* WRITTEN EXERCISE:
Everything from the first line down to the line containing "return Plane(origin=here, x_dir=HEAD.y_dir, z_dir=HEAD.x_dir)" should be reproduced exactly; please include nothing else.

* DATA:
━━━━

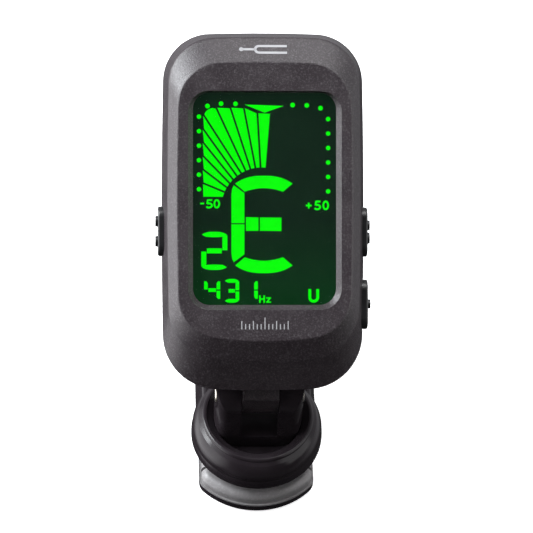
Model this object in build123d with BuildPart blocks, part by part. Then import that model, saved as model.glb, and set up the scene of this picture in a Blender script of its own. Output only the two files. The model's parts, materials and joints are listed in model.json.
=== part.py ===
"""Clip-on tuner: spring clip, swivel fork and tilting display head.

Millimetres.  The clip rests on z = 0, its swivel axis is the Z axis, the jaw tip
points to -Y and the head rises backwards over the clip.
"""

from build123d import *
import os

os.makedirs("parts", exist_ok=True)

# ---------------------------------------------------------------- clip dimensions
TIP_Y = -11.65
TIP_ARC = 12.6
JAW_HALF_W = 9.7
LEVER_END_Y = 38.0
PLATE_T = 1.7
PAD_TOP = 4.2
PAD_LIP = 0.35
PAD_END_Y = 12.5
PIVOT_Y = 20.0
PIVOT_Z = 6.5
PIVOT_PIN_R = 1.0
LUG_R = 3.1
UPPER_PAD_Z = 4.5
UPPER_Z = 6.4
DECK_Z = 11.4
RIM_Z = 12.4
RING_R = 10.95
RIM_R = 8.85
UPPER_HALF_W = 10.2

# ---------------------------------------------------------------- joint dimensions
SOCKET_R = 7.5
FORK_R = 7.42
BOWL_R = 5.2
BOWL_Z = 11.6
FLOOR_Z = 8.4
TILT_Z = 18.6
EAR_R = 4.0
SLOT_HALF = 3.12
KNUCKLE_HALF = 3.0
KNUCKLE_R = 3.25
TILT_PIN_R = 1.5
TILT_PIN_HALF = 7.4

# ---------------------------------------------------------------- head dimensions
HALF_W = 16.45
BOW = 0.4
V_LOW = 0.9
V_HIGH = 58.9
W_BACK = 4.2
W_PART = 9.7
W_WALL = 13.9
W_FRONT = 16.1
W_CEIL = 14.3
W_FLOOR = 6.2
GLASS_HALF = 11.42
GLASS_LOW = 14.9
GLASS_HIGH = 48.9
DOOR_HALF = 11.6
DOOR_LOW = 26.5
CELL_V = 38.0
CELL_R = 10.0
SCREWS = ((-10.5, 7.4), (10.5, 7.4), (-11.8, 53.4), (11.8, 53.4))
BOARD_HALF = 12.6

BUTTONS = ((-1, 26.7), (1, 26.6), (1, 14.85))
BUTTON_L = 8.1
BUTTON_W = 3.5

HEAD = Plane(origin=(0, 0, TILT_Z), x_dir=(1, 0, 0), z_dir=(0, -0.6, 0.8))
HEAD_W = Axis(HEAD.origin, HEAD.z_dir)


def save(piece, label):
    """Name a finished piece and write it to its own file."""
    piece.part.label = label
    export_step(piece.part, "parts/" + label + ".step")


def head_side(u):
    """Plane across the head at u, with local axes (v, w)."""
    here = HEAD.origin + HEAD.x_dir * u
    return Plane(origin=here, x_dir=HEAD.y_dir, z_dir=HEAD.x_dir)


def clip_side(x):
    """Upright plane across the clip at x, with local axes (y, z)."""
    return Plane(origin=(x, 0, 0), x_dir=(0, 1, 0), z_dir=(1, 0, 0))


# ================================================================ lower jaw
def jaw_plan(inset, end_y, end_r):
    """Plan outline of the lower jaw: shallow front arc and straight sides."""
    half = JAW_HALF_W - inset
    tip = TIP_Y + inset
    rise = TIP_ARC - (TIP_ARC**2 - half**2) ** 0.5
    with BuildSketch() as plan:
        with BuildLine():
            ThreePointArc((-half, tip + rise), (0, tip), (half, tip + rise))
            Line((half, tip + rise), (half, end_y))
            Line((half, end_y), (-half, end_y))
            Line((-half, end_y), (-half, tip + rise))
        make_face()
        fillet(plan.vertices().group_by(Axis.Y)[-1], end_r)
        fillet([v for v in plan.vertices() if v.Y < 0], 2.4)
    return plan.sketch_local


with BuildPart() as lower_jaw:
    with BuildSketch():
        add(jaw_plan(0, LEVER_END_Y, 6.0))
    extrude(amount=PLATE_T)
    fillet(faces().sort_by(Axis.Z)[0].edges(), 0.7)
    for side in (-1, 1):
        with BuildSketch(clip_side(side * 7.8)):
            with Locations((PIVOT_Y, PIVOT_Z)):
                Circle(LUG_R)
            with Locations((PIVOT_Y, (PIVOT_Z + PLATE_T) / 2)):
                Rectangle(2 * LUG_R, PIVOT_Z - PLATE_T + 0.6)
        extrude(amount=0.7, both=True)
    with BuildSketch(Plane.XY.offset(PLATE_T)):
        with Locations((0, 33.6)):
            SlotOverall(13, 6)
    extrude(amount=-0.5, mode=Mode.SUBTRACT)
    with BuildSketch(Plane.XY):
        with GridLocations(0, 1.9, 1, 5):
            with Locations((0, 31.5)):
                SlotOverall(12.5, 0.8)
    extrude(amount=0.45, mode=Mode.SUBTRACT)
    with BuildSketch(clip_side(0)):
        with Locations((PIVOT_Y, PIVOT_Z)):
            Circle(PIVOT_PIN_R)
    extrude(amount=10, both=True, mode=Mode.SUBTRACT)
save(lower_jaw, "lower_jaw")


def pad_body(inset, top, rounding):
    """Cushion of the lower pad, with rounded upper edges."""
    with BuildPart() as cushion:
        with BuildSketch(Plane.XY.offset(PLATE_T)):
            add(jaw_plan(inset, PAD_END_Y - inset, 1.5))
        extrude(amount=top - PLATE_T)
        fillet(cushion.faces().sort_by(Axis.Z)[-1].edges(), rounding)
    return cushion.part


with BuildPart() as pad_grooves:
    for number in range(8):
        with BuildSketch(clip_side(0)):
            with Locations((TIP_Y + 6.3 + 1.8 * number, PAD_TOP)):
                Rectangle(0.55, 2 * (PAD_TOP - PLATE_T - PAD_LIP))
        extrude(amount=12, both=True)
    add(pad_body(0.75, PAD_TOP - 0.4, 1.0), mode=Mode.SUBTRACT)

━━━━

* RESPONSE BELOW:
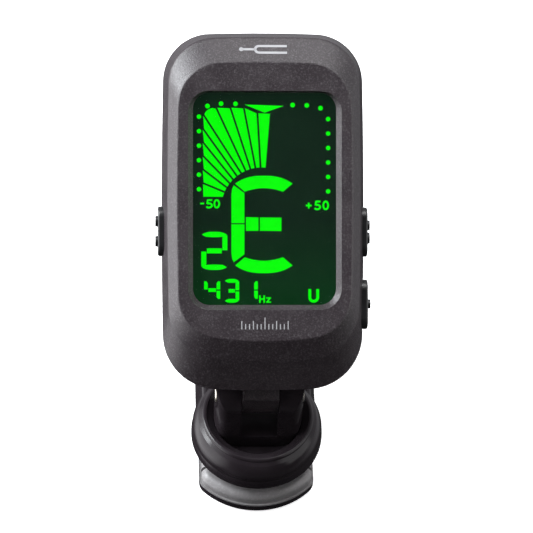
Model this object in build123d with BuildPart blocks, part by part. Then import that model, saved as model.glb, and set up the scene of this picture in a Blender script of its own. Output only the two files. The model's parts, materials and joints are listed in model.json.
=== part.py ===
"""Clip-on tuner: spring clip, swivel fork and tilting display head.

Millimetres.  The clip rests on z = 0, its swivel axis is the Z axis, the jaw tip
points to -Y and the head rises backwards over the clip.
"""

from build123d import *
import os

os.makedirs("parts", exist_ok=True)

# ---------------------------------------------------------------- clip dimensions
TIP_Y = -11.65
TIP_ARC = 12.6
JAW_HALF_W = 9.7
LEVER_END_Y = 38.0
PLATE_T = 1.7
PAD_TOP = 4.2
PAD_LIP = 0.35
PAD_END_Y = 12.5
PIVOT_Y = 20.0
PIVOT_Z = 6.5
PIVOT_PIN_R = 1.0
LUG_R = 3.1
UPPER_PAD_Z = 4.5
UPPER_Z = 6.4
DECK_Z = 11.4
RIM_Z = 12.4
RING_R = 10.95
RIM_R = 8.85
UPPER_HALF_W = 10.2

# ---------------------------------------------------------------- joint dimensions
SOCKET_R = 7.5
FORK_R = 7.42
BOWL_R = 5.2
BOWL_Z = 11.6
FLOOR_Z = 8.4
TILT_Z = 18.6
EAR_R = 4.0
SLOT_HALF = 3.12
KNUCKLE_HALF = 3.0
KNUCKLE_R = 3.25
TILT_PIN_R = 1.5
TILT_PIN_HALF = 7.4

# ---------------------------------------------------------------- head dimensions
HALF_W = 16.45
BOW = 0.4
V_LOW = 0.9
V_HIGH = 58.9
W_BACK = 4.2
W_PART = 9.7
W_WALL = 13.9
W_FRONT = 16.1
W_CEIL = 14.3
W_FLOOR = 6.2
GLASS_HALF = 11.42
GLASS_LOW = 14.9
GLASS_HIGH = 48.9
DOOR_HALF = 11.6
DOOR_LOW = 26.5
CELL_V = 38.0
CELL_R = 10.0
SCREWS = ((-10.5, 7.4), (10.5, 7.4), (-11.8, 53.4), (11.8, 53.4))
BOARD_HALF = 12.6

BUTTONS = ((-1, 26.7), (1, 26.6), (1, 14.85))
BUTTON_L = 8.1
BUTTON_W = 3.5

HEAD = Plane(origin=(0, 0, TILT_Z), x_dir=(1, 0, 0), z_dir=(0, -0.6, 0.8))
HEAD_W = Axis(HEAD.origin, HEAD.z_dir)


def save(piece, label):
    """Name a finished piece and write it to its own file."""
    piece.part.label = label
    export_step(piece.part, "parts/" + label + ".step")


def head_side(u):
    """Plane across the head at u, with local axes (v, w)."""
    here = HEAD.origin + HEAD.x_dir * u
    return Plane(origin=here, x_dir=HEAD.y_dir, z_dir=HEAD.x_dir)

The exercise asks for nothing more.